Der Film lebt von dem Rhythmus der langen Wege durch die staubige Sommerhitze, vorbei am Nachbarshof mit den wenig possierlichen Schweinen, zu Fuß oder mit dem Rad, zaghaft oder gehetzt. Und erst langsam nimmt das Wesen in dem Erdloch Gestalt an. Was man anfangs noch für einen Wolfsjungen hält, dessen Geschichte im Dunkeln liegt, entpuppt sich allmählich als Junge, der dort gefangen gehalten wird und so verstört ist, daß er nur langsam Sprache und Vertrauen wiederfindet. Erst läßt ihm Michele Wasser ins Loch hinab, später bringt er ihm einen Laib Brot und holt so den Jungen, der sich tot glaubt, nach und nach in die Welt zurück.

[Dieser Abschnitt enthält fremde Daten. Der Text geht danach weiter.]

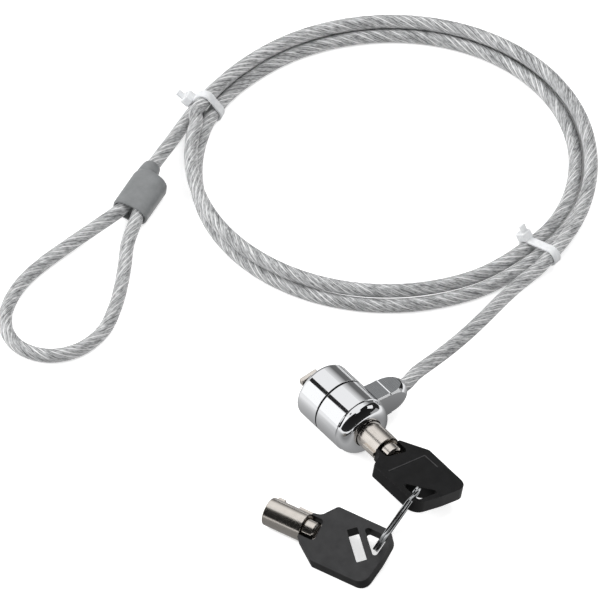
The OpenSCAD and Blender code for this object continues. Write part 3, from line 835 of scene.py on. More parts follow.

Der zögerlich keimenden Beziehung der beiden steht das Elternhaus entgegen, wo Michele instinktiv spürt, daß er das traurige Geheimnis des Hügels besser für sich behält. Der Vater ist Lastwagenfahrer und nur selten zuhause, und wenn er kommt, bringt er unheimliche Freund mit oder hält mit den anderen Vätern Treffen ab, die nichts Gutes verheißen. Salvatores verdichtet geschickt die Hinweise auf die wahre Geschichte hinter der Gefangenschaft des Jungen und verläßt dabei niemals den kindlichen Horizont. Und wenn der jugendliche Held dann endlich dem schrecklichen Geheimnis des Dorfes auf die Spur kommt, ist es fast schon zu spät.

Was das angeht, erinnert ICH HABE KEINE ANGST durchaus an Benignis DAS LEBEN IST SCHÖN, denn auch Gabriele Salvatores betreibt den Schrecken als Kinderspiel und stülpt damit sein Genre von innen nach außen, wodurch die häßlichen Innereien zwangsläufig deutlicher sichtbar werden. Der Befund ist am Ende der gleiche wie in allen Politthrillern aus Italien: Alle stecken unter einer Decke.